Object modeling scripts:
## begin
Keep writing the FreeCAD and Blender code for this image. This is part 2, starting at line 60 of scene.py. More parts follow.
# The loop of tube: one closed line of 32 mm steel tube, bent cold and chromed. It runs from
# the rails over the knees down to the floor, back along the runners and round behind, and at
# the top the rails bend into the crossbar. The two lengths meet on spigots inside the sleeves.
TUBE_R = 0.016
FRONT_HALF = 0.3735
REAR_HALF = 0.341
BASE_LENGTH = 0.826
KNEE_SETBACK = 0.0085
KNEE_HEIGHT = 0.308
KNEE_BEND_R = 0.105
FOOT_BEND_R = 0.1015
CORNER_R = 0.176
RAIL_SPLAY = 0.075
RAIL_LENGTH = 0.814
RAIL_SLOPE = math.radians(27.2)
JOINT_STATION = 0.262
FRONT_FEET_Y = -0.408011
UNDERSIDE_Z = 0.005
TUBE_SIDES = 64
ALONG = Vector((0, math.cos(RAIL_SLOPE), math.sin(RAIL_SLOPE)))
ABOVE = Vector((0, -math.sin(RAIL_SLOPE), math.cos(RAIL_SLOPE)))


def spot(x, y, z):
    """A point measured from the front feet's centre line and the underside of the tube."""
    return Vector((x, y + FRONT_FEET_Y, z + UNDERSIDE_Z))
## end
## begin
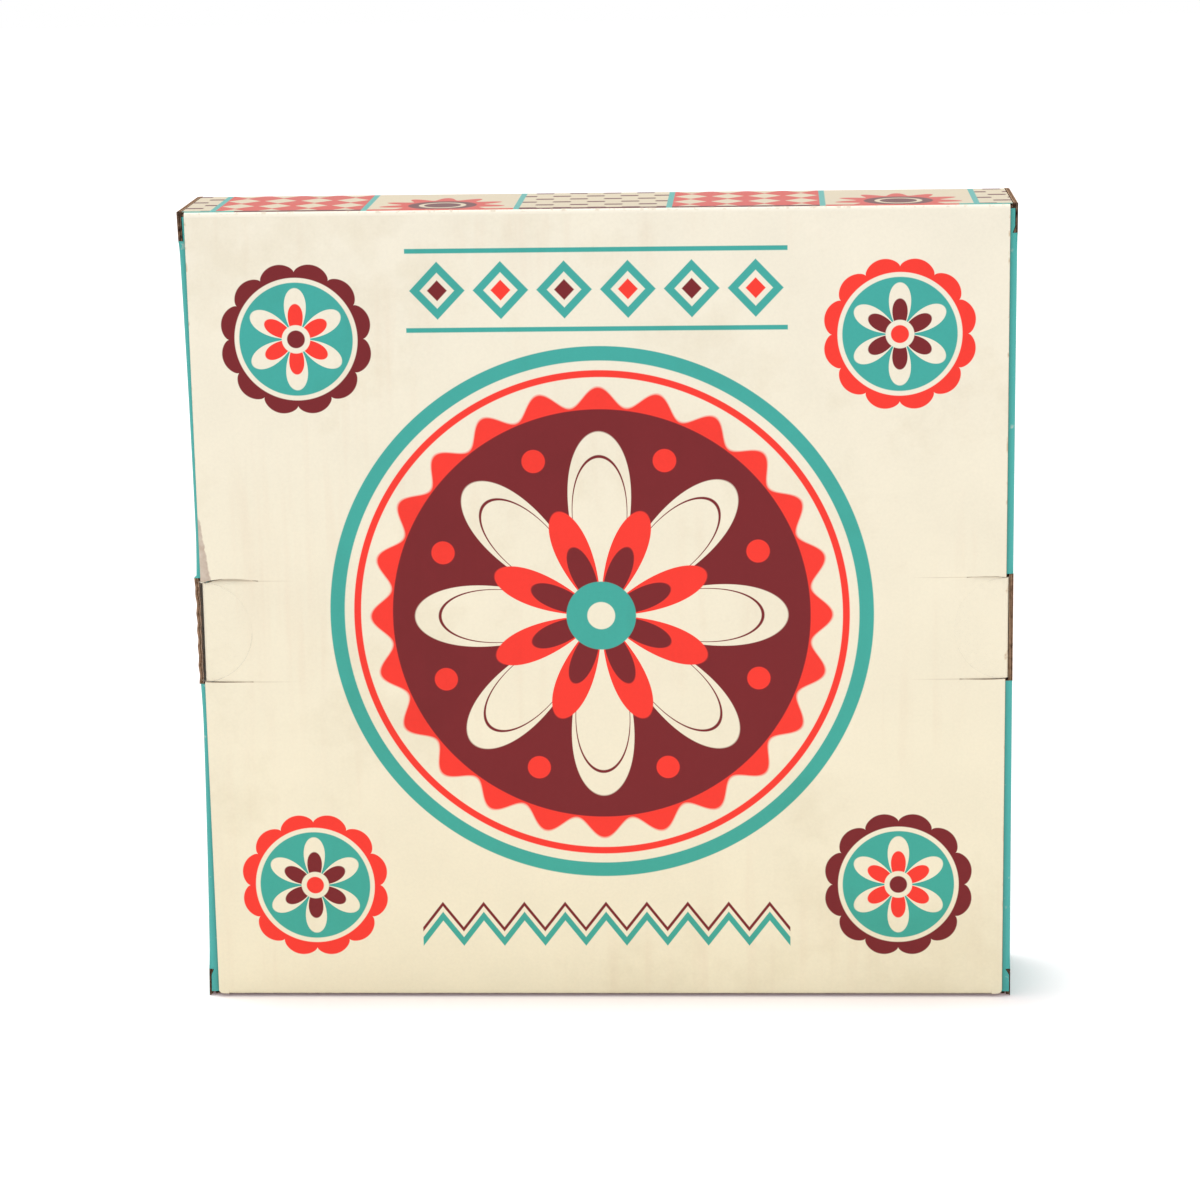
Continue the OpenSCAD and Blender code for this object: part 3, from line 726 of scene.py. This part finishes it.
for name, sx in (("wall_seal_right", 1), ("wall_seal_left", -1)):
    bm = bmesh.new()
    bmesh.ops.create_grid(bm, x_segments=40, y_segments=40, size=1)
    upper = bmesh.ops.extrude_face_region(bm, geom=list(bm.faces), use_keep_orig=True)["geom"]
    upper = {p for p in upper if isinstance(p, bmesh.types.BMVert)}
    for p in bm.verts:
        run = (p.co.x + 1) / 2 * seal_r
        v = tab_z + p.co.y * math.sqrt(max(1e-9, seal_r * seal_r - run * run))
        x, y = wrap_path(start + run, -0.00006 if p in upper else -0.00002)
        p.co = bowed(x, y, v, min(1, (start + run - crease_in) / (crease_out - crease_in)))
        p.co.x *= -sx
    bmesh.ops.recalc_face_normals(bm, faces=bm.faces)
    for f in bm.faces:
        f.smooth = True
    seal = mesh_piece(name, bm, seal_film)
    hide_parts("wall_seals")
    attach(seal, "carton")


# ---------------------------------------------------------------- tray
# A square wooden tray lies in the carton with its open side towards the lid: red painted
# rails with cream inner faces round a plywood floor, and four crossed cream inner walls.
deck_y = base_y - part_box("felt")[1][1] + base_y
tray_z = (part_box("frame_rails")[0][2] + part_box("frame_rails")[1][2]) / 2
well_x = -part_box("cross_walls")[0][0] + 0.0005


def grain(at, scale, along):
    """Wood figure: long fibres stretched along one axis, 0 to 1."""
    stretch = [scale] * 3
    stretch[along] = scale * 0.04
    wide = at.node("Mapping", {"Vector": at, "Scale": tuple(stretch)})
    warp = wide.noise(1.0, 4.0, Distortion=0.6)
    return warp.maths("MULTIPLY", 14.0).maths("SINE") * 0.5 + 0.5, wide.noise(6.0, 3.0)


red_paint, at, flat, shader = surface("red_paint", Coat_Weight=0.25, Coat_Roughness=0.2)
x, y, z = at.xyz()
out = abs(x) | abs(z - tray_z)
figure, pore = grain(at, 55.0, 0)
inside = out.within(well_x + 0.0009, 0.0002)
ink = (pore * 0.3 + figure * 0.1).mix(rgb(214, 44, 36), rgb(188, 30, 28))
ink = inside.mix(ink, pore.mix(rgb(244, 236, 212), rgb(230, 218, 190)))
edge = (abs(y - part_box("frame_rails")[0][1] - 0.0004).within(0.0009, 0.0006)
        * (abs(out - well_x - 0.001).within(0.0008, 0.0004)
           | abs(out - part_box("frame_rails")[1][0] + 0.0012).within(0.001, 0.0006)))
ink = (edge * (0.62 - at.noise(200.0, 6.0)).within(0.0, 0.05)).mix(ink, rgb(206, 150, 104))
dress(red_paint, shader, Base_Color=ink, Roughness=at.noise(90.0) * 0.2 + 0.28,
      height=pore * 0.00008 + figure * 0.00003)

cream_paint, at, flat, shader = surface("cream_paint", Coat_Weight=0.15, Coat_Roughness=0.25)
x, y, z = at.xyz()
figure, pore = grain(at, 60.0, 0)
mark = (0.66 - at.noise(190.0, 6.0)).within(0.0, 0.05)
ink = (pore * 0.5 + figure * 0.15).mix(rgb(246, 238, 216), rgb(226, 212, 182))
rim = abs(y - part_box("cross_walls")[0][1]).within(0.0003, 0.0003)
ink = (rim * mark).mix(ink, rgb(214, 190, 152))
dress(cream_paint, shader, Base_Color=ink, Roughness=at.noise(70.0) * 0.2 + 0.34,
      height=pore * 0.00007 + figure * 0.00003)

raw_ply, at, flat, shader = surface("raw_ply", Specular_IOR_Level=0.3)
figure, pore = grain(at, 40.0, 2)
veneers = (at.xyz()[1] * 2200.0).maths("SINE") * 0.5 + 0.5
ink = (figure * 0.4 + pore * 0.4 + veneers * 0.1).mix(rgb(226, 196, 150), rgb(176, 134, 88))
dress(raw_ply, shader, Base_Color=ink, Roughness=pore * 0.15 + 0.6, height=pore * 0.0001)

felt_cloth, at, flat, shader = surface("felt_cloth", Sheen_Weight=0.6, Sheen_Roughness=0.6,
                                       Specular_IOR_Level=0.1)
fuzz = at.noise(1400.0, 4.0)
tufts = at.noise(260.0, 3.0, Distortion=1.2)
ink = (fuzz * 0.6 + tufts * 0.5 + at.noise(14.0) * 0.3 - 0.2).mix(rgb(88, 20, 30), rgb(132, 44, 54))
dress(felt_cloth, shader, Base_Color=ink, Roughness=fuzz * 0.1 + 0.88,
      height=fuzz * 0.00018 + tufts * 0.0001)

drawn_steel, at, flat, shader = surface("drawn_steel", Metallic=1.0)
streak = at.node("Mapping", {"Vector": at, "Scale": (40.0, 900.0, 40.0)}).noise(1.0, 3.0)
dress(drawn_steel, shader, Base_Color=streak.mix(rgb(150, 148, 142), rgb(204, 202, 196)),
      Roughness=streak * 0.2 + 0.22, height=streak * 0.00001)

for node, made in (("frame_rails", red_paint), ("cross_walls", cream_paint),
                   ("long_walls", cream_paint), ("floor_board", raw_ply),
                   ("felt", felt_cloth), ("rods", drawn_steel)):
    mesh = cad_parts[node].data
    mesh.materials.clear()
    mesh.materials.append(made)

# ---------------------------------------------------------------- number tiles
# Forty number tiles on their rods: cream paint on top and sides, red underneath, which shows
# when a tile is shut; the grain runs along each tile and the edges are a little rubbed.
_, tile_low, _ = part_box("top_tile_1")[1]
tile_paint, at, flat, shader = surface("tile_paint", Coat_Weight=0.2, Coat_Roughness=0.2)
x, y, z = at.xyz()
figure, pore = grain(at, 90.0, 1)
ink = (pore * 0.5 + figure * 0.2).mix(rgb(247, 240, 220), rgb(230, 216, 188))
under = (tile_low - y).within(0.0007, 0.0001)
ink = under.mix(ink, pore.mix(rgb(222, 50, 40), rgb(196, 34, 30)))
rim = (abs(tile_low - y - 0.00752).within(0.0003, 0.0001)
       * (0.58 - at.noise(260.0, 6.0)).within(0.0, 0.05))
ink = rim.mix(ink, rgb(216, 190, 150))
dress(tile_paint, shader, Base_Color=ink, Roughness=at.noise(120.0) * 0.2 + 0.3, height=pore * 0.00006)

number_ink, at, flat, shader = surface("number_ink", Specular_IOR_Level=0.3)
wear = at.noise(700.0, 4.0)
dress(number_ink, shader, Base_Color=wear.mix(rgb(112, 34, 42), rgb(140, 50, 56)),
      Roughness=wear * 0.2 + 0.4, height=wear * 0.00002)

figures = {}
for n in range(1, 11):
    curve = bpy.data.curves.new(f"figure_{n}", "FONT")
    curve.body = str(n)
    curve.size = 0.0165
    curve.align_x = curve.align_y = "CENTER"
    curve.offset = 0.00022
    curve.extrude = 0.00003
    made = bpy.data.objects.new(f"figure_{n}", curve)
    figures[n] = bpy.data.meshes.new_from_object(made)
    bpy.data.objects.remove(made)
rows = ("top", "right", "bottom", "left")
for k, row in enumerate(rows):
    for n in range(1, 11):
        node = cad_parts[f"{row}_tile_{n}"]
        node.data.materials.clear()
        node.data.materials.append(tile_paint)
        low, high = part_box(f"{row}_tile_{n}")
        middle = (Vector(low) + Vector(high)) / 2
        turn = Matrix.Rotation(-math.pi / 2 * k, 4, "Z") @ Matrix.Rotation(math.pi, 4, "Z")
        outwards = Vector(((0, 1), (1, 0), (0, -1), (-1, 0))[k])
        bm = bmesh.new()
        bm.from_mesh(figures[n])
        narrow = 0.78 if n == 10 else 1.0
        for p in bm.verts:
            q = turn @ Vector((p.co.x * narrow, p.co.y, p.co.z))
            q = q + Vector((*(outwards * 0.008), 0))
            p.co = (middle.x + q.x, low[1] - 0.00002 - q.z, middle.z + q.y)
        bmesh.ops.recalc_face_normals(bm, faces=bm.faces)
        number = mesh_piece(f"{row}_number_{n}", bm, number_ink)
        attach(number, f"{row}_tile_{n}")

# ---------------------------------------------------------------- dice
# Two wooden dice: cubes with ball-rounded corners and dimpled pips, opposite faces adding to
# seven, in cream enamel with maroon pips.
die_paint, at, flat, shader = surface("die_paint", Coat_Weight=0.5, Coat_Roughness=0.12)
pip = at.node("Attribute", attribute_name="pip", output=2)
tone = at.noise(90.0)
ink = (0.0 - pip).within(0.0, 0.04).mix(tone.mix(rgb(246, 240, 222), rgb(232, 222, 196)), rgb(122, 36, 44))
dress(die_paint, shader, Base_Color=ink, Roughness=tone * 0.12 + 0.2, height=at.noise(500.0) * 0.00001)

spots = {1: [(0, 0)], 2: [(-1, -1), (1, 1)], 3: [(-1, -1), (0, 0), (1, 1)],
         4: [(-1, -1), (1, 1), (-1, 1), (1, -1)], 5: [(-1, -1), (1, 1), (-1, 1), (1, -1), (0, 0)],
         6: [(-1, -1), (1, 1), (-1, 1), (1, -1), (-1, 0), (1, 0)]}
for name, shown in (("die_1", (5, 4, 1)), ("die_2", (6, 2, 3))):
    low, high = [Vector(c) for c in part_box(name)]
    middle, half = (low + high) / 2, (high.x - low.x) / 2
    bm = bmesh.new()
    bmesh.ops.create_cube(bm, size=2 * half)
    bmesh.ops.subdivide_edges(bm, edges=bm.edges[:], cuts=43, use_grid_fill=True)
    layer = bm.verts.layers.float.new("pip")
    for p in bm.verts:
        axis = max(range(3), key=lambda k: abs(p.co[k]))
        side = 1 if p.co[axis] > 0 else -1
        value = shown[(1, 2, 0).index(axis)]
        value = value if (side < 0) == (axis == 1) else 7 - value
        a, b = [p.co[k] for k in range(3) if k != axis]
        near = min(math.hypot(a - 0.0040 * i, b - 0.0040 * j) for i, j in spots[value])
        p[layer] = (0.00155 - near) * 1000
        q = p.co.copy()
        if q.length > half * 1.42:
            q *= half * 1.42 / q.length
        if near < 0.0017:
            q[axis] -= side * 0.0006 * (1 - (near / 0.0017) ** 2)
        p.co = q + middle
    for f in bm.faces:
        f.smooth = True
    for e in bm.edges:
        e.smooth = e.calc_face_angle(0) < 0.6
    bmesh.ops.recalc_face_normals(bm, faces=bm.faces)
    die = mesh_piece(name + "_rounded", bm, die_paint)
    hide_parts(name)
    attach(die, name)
## end
Short exercise: Take exactly the lines from the one containing "mesh = cad_parts[node].data" through the one containing "mesh.materials.append(made)" in the data above, and output them with nothing added.

Reply:
    mesh = cad_parts[node].data
    mesh.materials.clear()
    mesh.materials.append(made)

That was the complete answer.